Playing to Win: A Strategic Framework That Transforms Business Thinking
"Playing to Win: How Strategy Really Works" by A.G. Lafley and Roger Martin stands as one of the most influential business strategy books of the past decade, presenting a deceptively simple yet powerful framework that helped transform Procter & Gamble from a struggling consumer goods company into a global powerhouse. The book's core insight—that strategy is fundamentally about making integrated choices to win rather than just participate—has revolutionized how organizations approach strategic thinking. During Lafley's tenure as P&G's CEO from 2000-2009, the company doubled its sales, quadrupled its profits, and increased its market value by over $100 billion, providing compelling evidence for the framework's effectiveness.

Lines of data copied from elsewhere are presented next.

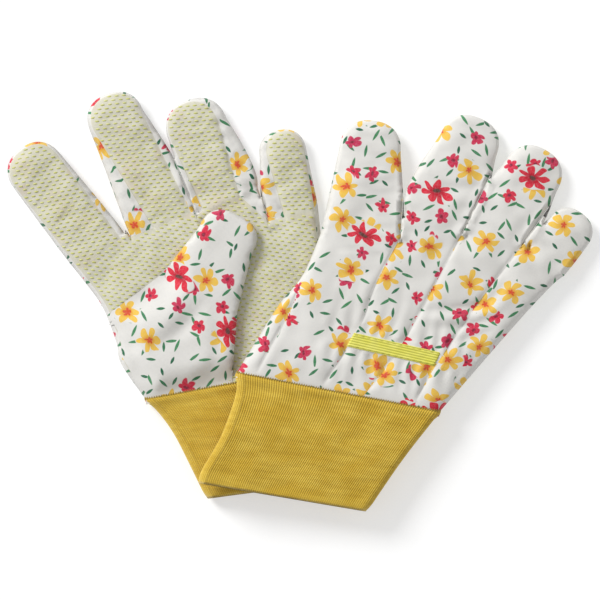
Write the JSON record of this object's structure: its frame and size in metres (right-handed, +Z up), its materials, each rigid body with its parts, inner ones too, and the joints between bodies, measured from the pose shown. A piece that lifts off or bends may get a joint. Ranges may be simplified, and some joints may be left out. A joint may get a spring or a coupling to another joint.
{
  "type": "gardening gloves",
  "caption": "Pair of light cotton garden gloves with printed backs, dotted palms and finger fronts, elastic on the back and ribbed knit cuffs, laid flat one over the other.",
  "frame": {"origin": "bottom centre of the pair's bounding box, on the surface the pair lies on", "axes": "+Z up, away from the surface; +Y towards the fingertips; +X from the left-hand glove to the right-hand glove"},
  "size_m": [0.3268, 0.2346, 0.0242],
  "materials": {
    "printed_cotton": "matt woven cotton with a small printed flower pattern",
    "dotted_cotton": "matt woven cotton covered with rows of small raised rubbery dashes",
    "rib_knit": "fine ribbed knit, mustard yellow",
    "elastic_webbing": "ribbed elastic webbing, lime yellow",
    "sewing_thread": "twisted sewing thread"
  },
  "bodies": {
    "left_hand": {"left_palm_panel": "dotted_cotton", "left_thumb_wing": "printed_cotton", "left_index_back_strip": "printed_cotton", "left_middle_back_strip": "printed_cotton", "left_ring_back_strip": "printed_cotton", "left_little_back_strip": "printed_cotton", "left_knit_cuff": "rib_knit", "left_cuff_overlock": "sewing_thread", "left_elastic_band": "elastic_webbing", "left_elastic_stitching": "sewing_thread"},
    "left_index": {"left_index_front": "dotted_cotton", "left_index_back": "printed_cotton"},
    "left_middle": {"left_middle_front": "dotted_cotton", "left_middle_back": "printed_cotton"},
    "left_ring": {"left_ring_front": "dotted_cotton", "left_ring_back": "printed_cotton"},
    "left_little": {"left_little_front": "dotted_cotton", "left_little_back": "printed_cotton"},
    "left_thumb": {"left_thumb_front": "printed_cotton", "left_thumb_back": "printed_cotton"},
    "right_hand": {"right_palm_panel": "dotted_cotton", "right_thumb_wing": "printed_cotton", "right_index_back_strip": "printed_cotton", "right_middle_back_strip": "printed_cotton", "right_ring_back_strip": "printed_cotton", "right_little_back_strip": "printed_cotton", "right_knit_cuff": "rib_knit", "right_cuff_overlock": "sewing_thread", "right_elastic_band": "elastic_webbing", "right_elastic_stitching": "sewing_thread"},
    "right_index": {"right_index_front": "dotted_cotton", "right_index_back": "printed_cotton"},
    "right_middle": {"right_middle_front": "dotted_cotton", "right_middle_back": "printed_cotton"},
    "right_ring": {"right_ring_front": "dotted_cotton", "right_ring_back": "printed_cotton"},
    "right_little": {"right_little_front": "dotted_cotton", "right_little_back": "printed_cotton"},
    "right_thumb": {"right_thumb_front": "printed_cotton", "right_thumb_back": "printed_cotton"}
  },
  "joints": [
    {"name": "left_index_fold", "type": "hinge", "parent": "left_hand", "child": "left_index", "pos_m": [-0.1121, 0.026, 0.0087], "axis": [0.7923, 0.6101, 0], "range_deg": [0, 90]},
    {"name": "left_middle_fold", "type": "hinge", "parent": "left_hand", "child": "left_middle", "pos_m": [-0.0774, 0.0422, 0.0087], "axis": [0.9304, 0.3665, 0], "range_deg": [0, 90]},
    {"name": "left_ring_fold", "type": "hinge", "parent": "left_hand", "child": "left_ring", "pos_m": [-0.0408, 0.0557, 0.0087], "axis": [0.9232, 0.3843, 0], "range_deg": [0, 90]},
    {"name": "left_little_fold", "type": "hinge", "parent": "left_hand", "child": "left_little", "pos_m": [-0.0043, 0.0472, 0.0087], "axis": [0.982, 0.1891, 0], "range_deg": [0, 90]},
    {"name": "left_thumb_fold", "type": "hinge", "parent": "left_hand", "child": "left_thumb", "pos_m": [-0.0566, 0.0042, 0.0158], "axis": [0.8949, -0.4462, 0], "range_deg": [0, 110]},
    {"name": "right_index_fold", "type": "hinge", "parent": "right_hand", "child": "right_index", "pos_m": [0.03343, 0.03448, 0.01766], "axis": [0.9923, -0.1137, -0.0491], "range_deg": [0, 75]},
    {"name": "right_middle_fold", "type": "hinge", "parent": "right_hand", "child": "right_middle", "pos_m": [0.07538, 0.04236, 0.01546], "axis": [0.926, -0.3751, -0.043], "range_deg": [0, 75]},
    {"name": "right_ring_fold", "type": "hinge", "parent": "right_hand", "child": "right_ring", "pos_m": [0.10973, 0.03734, 0.01377], "axis": [0.8561, -0.5155, -0.038], "range_deg": [0, 75]},
    {"name": "right_little_fold", "type": "hinge", "parent": "right_hand", "child": "right_little", "pos_m": [0.1375, 0.02073, 0.01254], "axis": [0.7827, -0.6215, -0.0331], "range_deg": [0, 75]},
    {"name": "right_thumb_swing", "type": "hinge", "parent": "right_hand", "child": "right_thumb", "pos_m": [0.04103, -0.00634, 0.00599], "axis": [-0.0506, -0.0105, -0.9987], "range_deg": [-2, 25]},
    {"name": "right_glove_lift", "type": "slide", "parent": "left_hand", "child": "right_hand", "axis": [0, 0, 1], "range_m": [0, 0.12]}
  ]
}
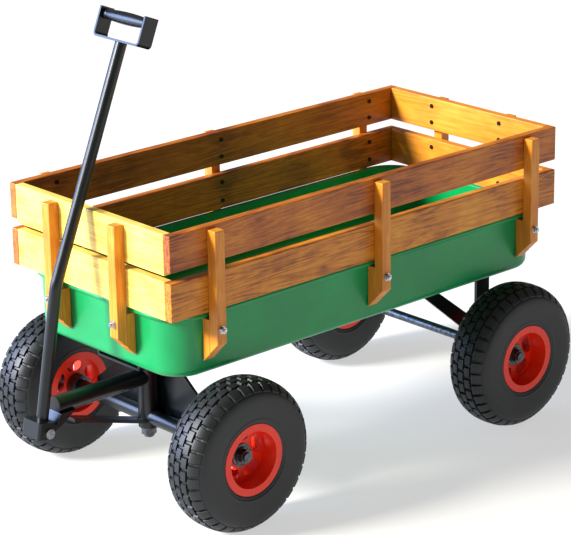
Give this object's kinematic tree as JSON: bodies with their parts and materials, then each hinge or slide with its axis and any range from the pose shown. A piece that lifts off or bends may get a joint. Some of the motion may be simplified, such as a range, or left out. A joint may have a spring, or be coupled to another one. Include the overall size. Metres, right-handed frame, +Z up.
{
  "type": "garden cart",
  "caption": "Hand-pulled garden cart with a steel tray inside timber rails, a steering front axle with a fold-down pull handle, and pneumatic wheels.",
  "frame": {"origin": "on the ground, under the middle of the whole cart at rest", "axes": "+Z up, +X towards the cart's left side, -Y forwards, where the handle is"},
  "size_m": [0.5428, 1.0549, 0.8306],
  "materials": {
    "stained_timber": "stained and varnished pine boards",
    "green_enamel": "gloss enamel on pressed steel",
    "black_enamel": "gloss enamel on steel bar and tube",
    "red_enamel": "gloss enamel on pressed steel",
    "zinc_fasteners": "bright zinc plated",
    "dark_screws": "black oxide screw heads",
    "axle_steel": "drawn bar, lightly oiled",
    "hub_steel": "zinc plated tube",
    "bearing_steel": "ground bearing steel",
    "tyre_rubber": "moulded tread and smooth sidewall",
    "tube_rubber": "smooth butyl rubber",
    "grip_vinyl": "moulded vinyl sleeve",
    "nylon": "machined nylon"
  },
  "bodies": {
    "cart": {"tray": "green_enamel", "front_slat_upper": "stained_timber", "front_slat_lower": "stained_timber", "rear_slat_upper": "stained_timber", "rear_slat_lower": "stained_timber", "left_slat_upper": "stained_timber", "left_slat_lower": "stained_timber", "right_slat_upper": "stained_timber", "right_slat_lower": "stained_timber", "front_stakes": "stained_timber", "rear_stakes": "stained_timber", "left_stakes": "stained_timber", "right_stakes": "stained_timber", "front_blocks": "stained_timber", "rear_blocks": "stained_timber", "left_blocks": "stained_timber", "right_blocks": "stained_timber", "stake_bolts": "zinc_fasteners", "stake_nuts": "zinc_fasteners", "slat_screws": "dark_screws", "front_bracket": "black_enamel", "front_bracket_bolts": "zinc_fasteners", "kingpin": "axle_steel", "rear_axle_frame": "black_enamel", "rear_braces": "black_enamel", "chassis_bolts": "zinc_fasteners", "rear_axle": "axle_steel", "rear_axle_nuts": "zinc_fasteners", "rear_spacers": "axle_steel"},
    "front_truck": {"front_axle_frame": "black_enamel", "front_axle": "axle_steel", "tongue": "black_enamel", "tongue_brace": "black_enamel", "thrust_washer": "nylon", "front_axle_nuts": "zinc_fasteners"},
    "handle": {"handle_yoke": "black_enamel", "pivot_bolt": "zinc_fasteners", "handle_tube": "black_enamel", "handle_loop": "black_enamel", "handle_grip": "grip_vinyl"},
    "front_left_wheel": {"front_left_tyre": "tyre_rubber", "front_left_inner_tube": "tube_rubber", "front_left_rim": "red_enamel", "front_left_hub": "hub_steel", "front_left_bearings": "bearing_steel"},
    "front_right_wheel": {"front_right_tyre": "tyre_rubber", "front_right_inner_tube": "tube_rubber", "front_right_rim": "red_enamel", "front_right_hub": "hub_steel", "front_right_bearings": "bearing_steel"},
    "rear_left_wheel": {"rear_left_tyre": "tyre_rubber", "rear_left_inner_tube": "tube_rubber", "rear_left_rim": "red_enamel", "rear_left_hub": "hub_steel", "rear_left_bearings": "bearing_steel"},
    "rear_right_wheel": {"rear_right_tyre": "tyre_rubber", "rear_right_inner_tube": "tube_rubber", "rear_right_rim": "red_enamel", "rear_right_hub": "hub_steel", "rear_right_bearings": "bearing_steel"}
  },
  "joints": [
    {"name": "steering", "type": "hinge", "parent": "cart", "child": "front_truck", "pos_m": [0, -0.2804, 0.24], "axis": [0, 0, 1], "range_deg": [-20, 20]},
    {"name": "handle_pivot", "type": "hinge", "parent": "front_truck", "child": "handle", "pos_m": [0, -0.504, 0.168], "axis": [1, 0, 0], "range_deg": [0, 118]},
    {"name": "front_left_spin", "type": "hinge", "parent": "front_truck", "child": "front_left_wheel", "pos_m": [0.2287, -0.2804, 0.13], "axis": [1, 0, 0], "continuous": true},
    {"name": "front_right_spin", "type": "hinge", "parent": "front_truck", "child": "front_right_wheel", "pos_m": [-0.2287, -0.2804, 0.13], "axis": [1, 0, 0], "continuous": true},
    {"name": "rear_left_spin", "type": "hinge", "parent": "cart", "child": "rear_left_wheel", "pos_m": [0.2287, 0.3673, 0.13], "axis": [1, 0, 0], "continuous": true},
    {"name": "rear_right_spin", "type": "hinge", "parent": "cart", "child": "rear_right_wheel", "pos_m": [-0.2287, 0.3673, 0.13], "axis": [1, 0, 0], "continuous": true}
  ]
}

The book emerged from the authors' collaboration during P&G's dramatic transformation and has since become the standard strategic process not only at P&G but across numerous Fortune 500 companies. The five-choice Strategic Choice Cascade framework offers a systematic approach to strategy development that bridges the gap between theoretical concepts and practical implementation, making it particularly valuable for executives seeking actionable guidance rather than abstract strategic theories.
The strategic choice cascade framework
The book's central contribution is the Strategic Choice Cascade, a five-question framework that flows logically from aspiration to implementation. Unlike traditional strategic planning approaches that often result in lengthy documents and vague mission statements, this framework demands specific, measurable choices that create sustainable competitive advantage.
The cascade begins with Winning Aspiration—defining what winning means for your organization in specific, measurable terms. This goes beyond mission statements to establish clear competitive goals. P&G's aspiration, for example, was to be "the market-leading, value-creating consumer goods company," providing a concrete target that guided all subsequent strategic choices.
Where to Play constitutes the second choice, requiring organizations to select specific playing fields across five dimensions: geography, product category, customer segments, distribution channels, and vertical stage of production. The authors emphasize that strategy is as much about what not to do as what to do, making this choice particularly challenging for organizations tempted to compete everywhere.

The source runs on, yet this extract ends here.